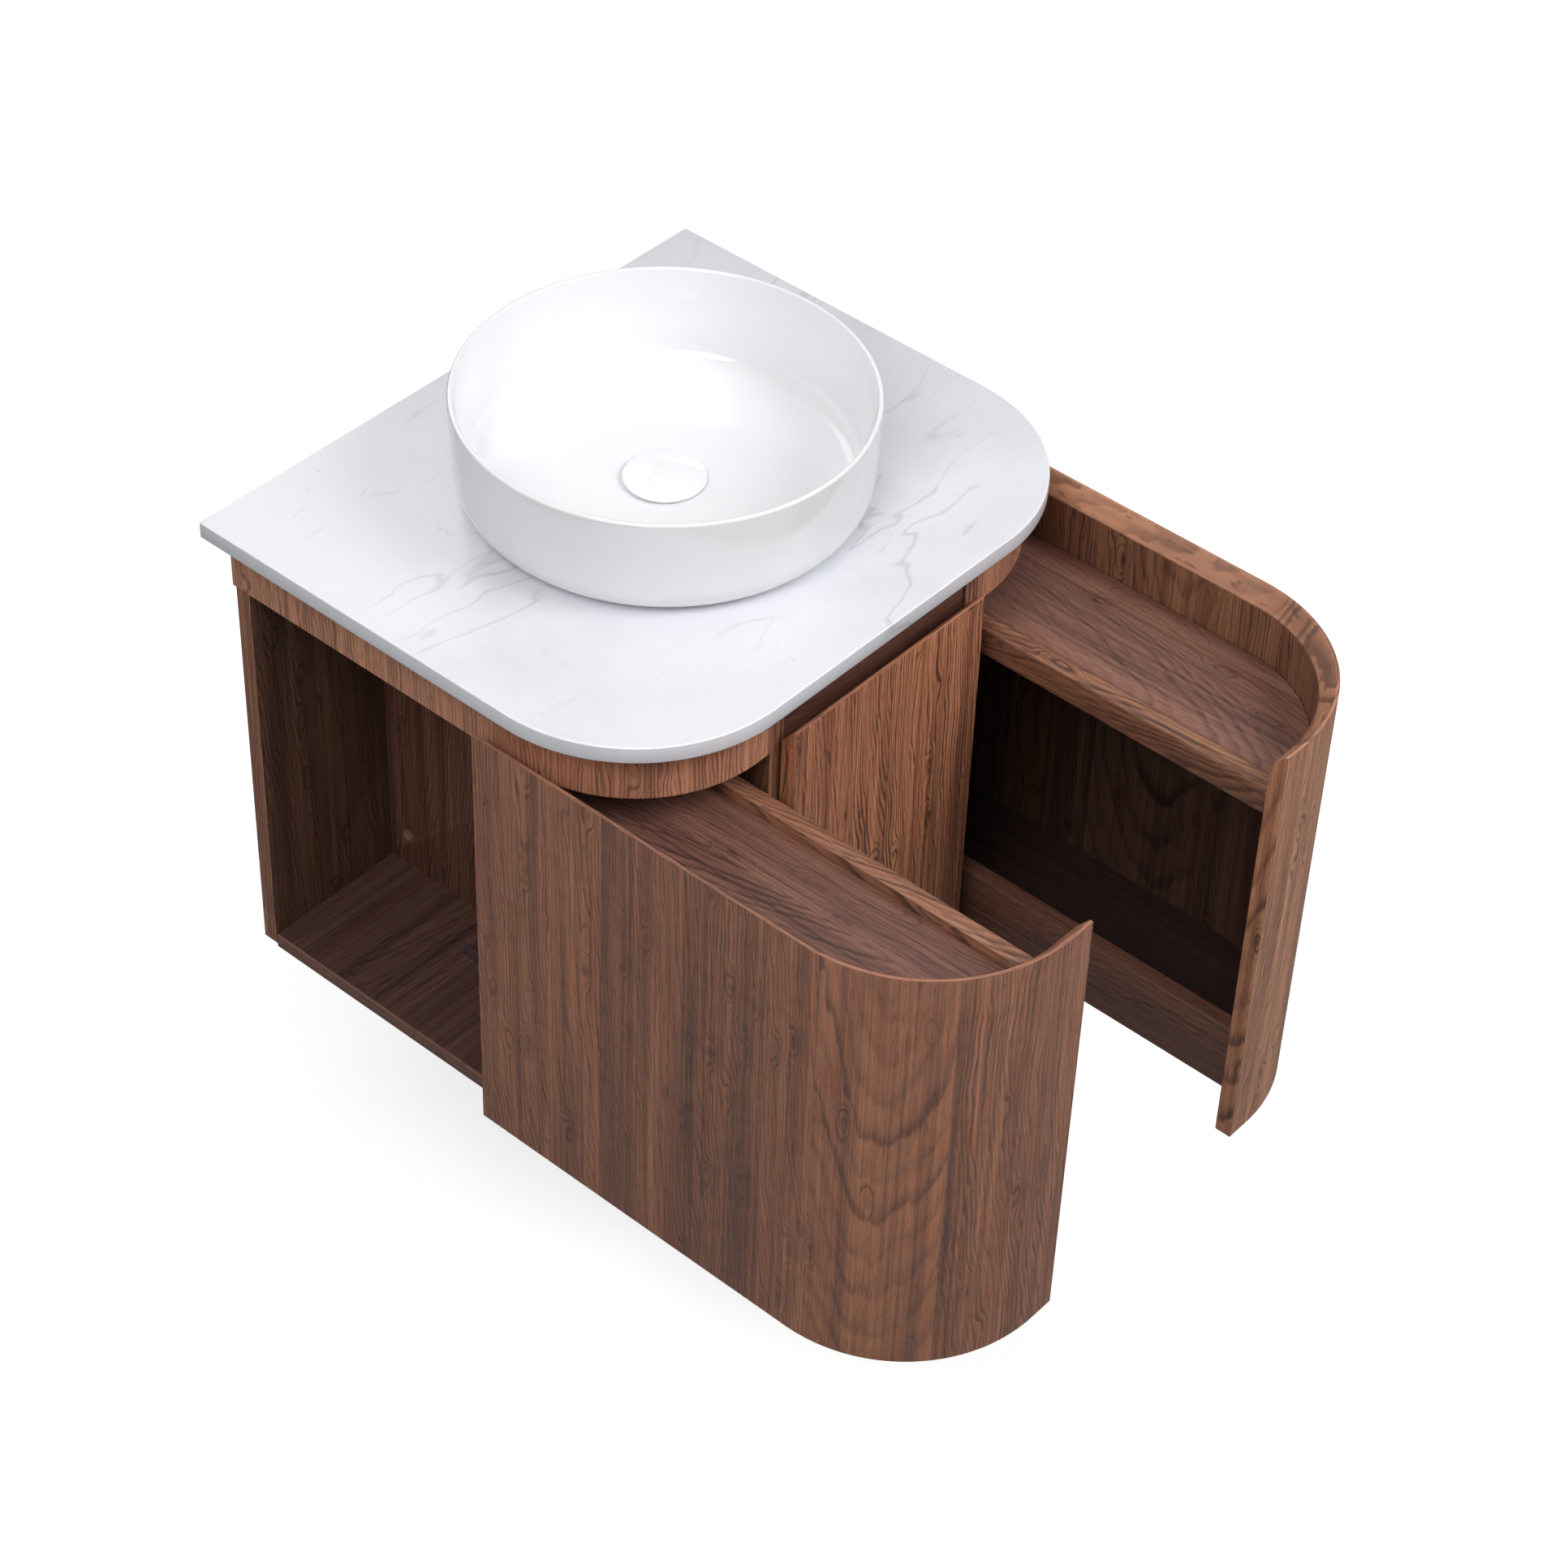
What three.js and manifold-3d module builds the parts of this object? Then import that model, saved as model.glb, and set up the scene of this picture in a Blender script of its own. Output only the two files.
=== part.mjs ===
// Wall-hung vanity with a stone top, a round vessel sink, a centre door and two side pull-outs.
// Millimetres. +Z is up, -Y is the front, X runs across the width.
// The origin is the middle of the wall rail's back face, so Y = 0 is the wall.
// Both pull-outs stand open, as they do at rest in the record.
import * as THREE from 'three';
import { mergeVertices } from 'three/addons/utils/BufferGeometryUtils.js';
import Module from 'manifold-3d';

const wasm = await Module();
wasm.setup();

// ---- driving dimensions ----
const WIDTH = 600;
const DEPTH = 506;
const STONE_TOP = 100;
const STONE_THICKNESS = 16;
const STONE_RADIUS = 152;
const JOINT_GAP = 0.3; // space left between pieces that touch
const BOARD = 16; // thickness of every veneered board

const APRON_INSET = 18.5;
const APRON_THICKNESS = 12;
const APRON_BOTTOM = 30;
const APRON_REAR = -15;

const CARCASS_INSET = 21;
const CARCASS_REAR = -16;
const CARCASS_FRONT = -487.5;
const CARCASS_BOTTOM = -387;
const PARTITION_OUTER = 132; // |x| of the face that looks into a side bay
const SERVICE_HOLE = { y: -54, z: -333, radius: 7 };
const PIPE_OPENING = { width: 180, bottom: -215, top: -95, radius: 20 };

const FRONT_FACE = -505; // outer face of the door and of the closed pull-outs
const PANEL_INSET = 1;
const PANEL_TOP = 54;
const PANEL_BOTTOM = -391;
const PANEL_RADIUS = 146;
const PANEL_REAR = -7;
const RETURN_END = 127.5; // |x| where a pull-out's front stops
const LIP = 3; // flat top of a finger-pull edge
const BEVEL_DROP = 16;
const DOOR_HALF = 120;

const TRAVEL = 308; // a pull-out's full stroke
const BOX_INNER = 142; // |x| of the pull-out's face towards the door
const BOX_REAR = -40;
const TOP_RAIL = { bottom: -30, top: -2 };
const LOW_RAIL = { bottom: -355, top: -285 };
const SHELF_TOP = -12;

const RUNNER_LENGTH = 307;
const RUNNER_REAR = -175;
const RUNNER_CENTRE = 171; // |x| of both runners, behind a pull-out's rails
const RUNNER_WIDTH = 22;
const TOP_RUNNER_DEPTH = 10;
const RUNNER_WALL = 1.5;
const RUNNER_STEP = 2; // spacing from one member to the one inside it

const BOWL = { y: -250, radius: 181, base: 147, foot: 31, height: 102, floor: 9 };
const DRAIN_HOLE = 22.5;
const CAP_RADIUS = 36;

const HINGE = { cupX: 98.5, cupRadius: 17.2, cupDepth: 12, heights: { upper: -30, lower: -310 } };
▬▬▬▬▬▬
Reproduce all the data word for word.

[Finished exercise]
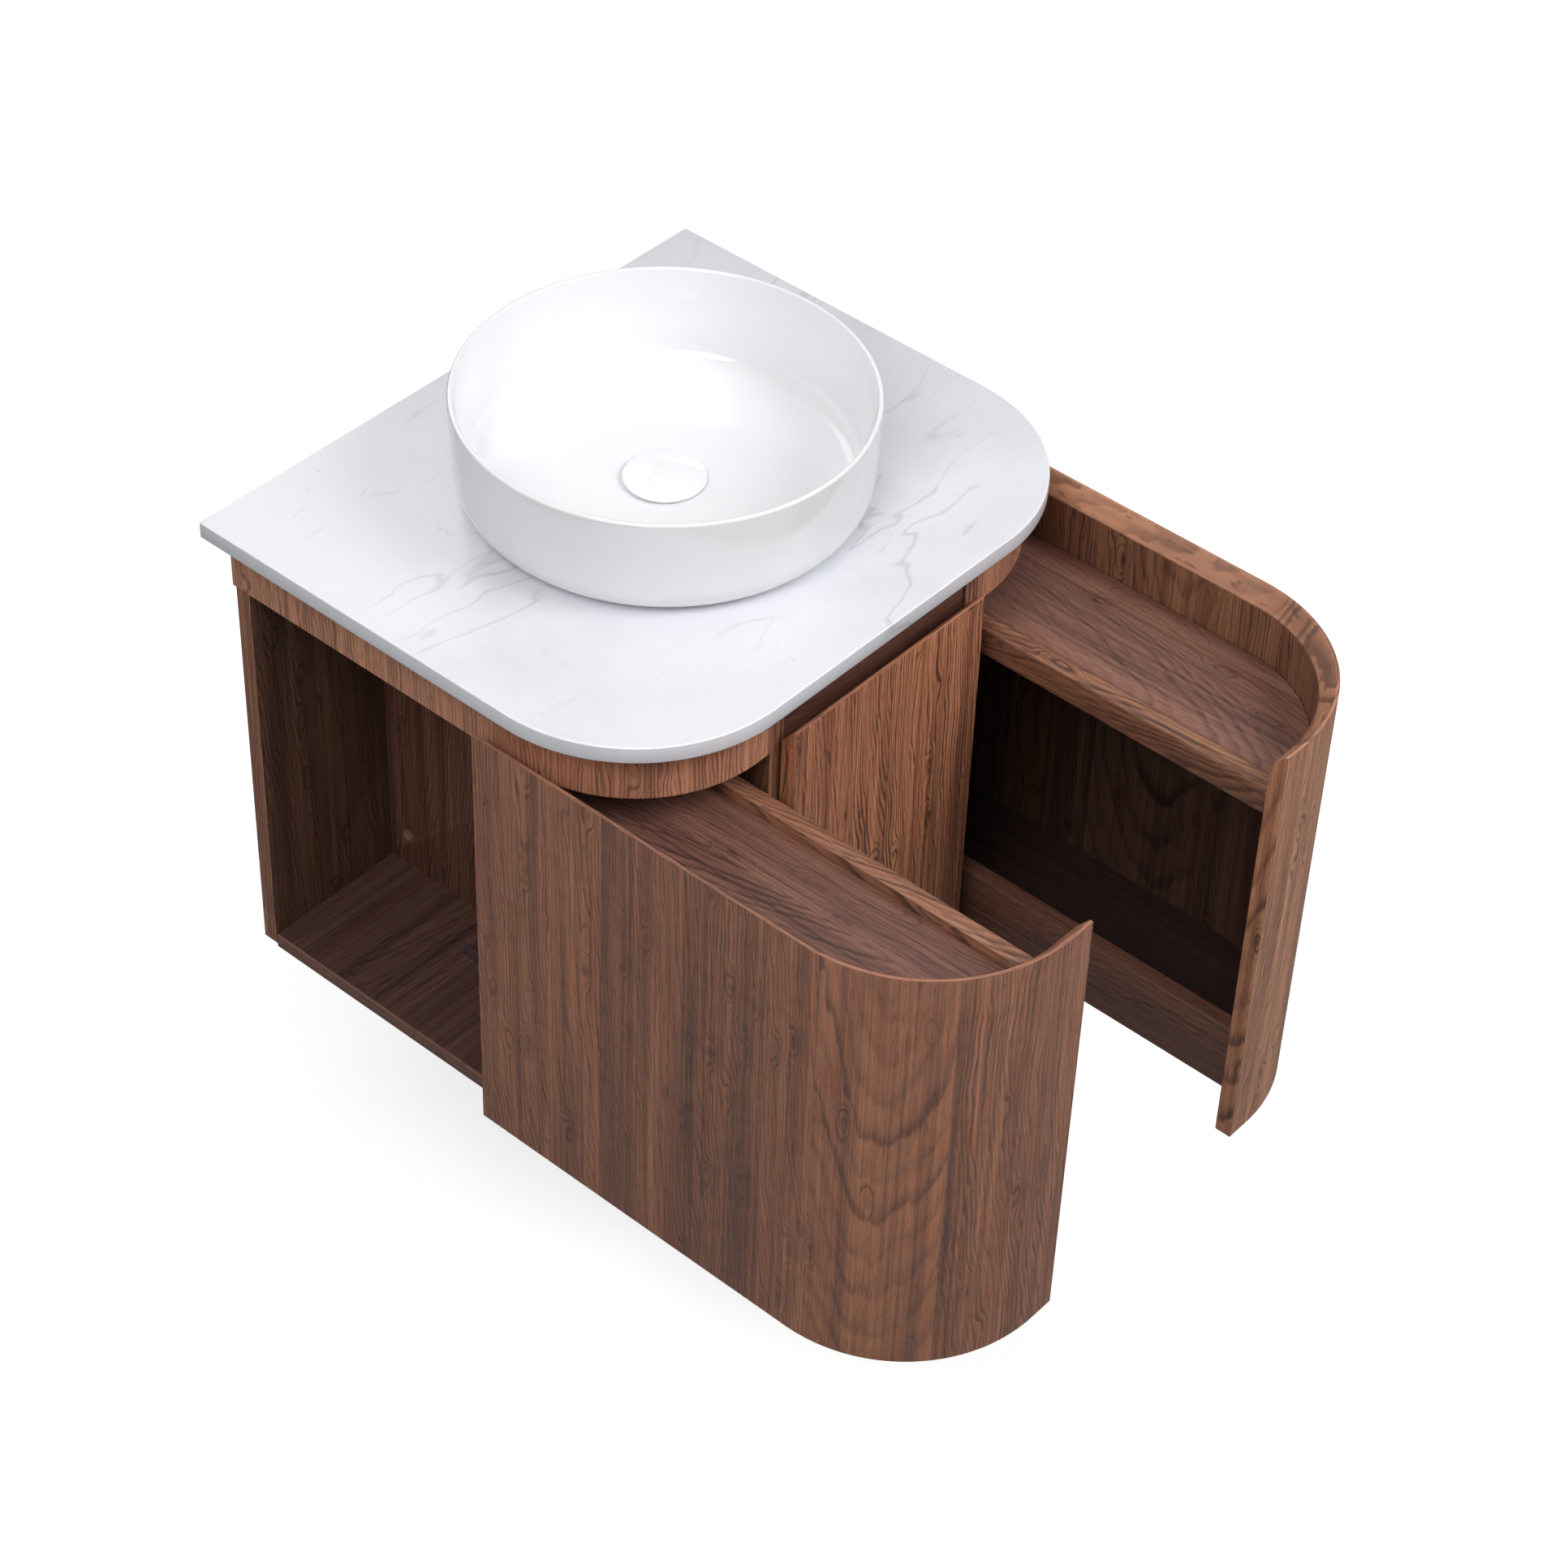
What three.js and manifold-3d module builds the parts of this object? Then import that model, saved as model.glb, and set up the scene of this picture in a Blender script of its own. Output only the two files.
=== part.mjs ===
// Wall-hung vanity with a stone top, a round vessel sink, a centre door and two side pull-outs.
// Millimetres. +Z is up, -Y is the front, X runs across the width.
// The origin is the middle of the wall rail's back face, so Y = 0 is the wall.
// Both pull-outs stand open, as they do at rest in the record.
import * as THREE from 'three';
import { mergeVertices } from 'three/addons/utils/BufferGeometryUtils.js';
import Module from 'manifold-3d';

const wasm = await Module();
wasm.setup();

// ---- driving dimensions ----
const WIDTH = 600;
const DEPTH = 506;
const STONE_TOP = 100;
const STONE_THICKNESS = 16;
const STONE_RADIUS = 152;
const JOINT_GAP = 0.3; // space left between pieces that touch
const BOARD = 16; // thickness of every veneered board

const APRON_INSET = 18.5;
const APRON_THICKNESS = 12;
const APRON_BOTTOM = 30;
const APRON_REAR = -15;

const CARCASS_INSET = 21;
const CARCASS_REAR = -16;
const CARCASS_FRONT = -487.5;
const CARCASS_BOTTOM = -387;
const PARTITION_OUTER = 132; // |x| of the face that looks into a side bay
const SERVICE_HOLE = { y: -54, z: -333, radius: 7 };
const PIPE_OPENING = { width: 180, bottom: -215, top: -95, radius: 20 };

const FRONT_FACE = -505; // outer face of the door and of the closed pull-outs
const PANEL_INSET = 1;
const PANEL_TOP = 54;
const PANEL_BOTTOM = -391;
const PANEL_RADIUS = 146;
const PANEL_REAR = -7;
const RETURN_END = 127.5; // |x| where a pull-out's front stops
const LIP = 3; // flat top of a finger-pull edge
const BEVEL_DROP = 16;
const DOOR_HALF = 120;

const TRAVEL = 308; // a pull-out's full stroke
const BOX_INNER = 142; // |x| of the pull-out's face towards the door
const BOX_REAR = -40;
const TOP_RAIL = { bottom: -30, top: -2 };
const LOW_RAIL = { bottom: -355, top: -285 };
const SHELF_TOP = -12;

const RUNNER_LENGTH = 307;
const RUNNER_REAR = -175;
const RUNNER_CENTRE = 171; // |x| of both runners, behind a pull-out's rails
const RUNNER_WIDTH = 22;
const TOP_RUNNER_DEPTH = 10;
const RUNNER_WALL = 1.5;
const RUNNER_STEP = 2; // spacing from one member to the one inside it

const BOWL = { y: -250, radius: 181, base: 147, foot: 31, height: 102, floor: 9 };
const DRAIN_HOLE = 22.5;
const CAP_RADIUS = 36;

const HINGE = { cupX: 98.5, cupRadius: 17.2, cupDepth: 12, heights: { upper: -30, lower: -310 } };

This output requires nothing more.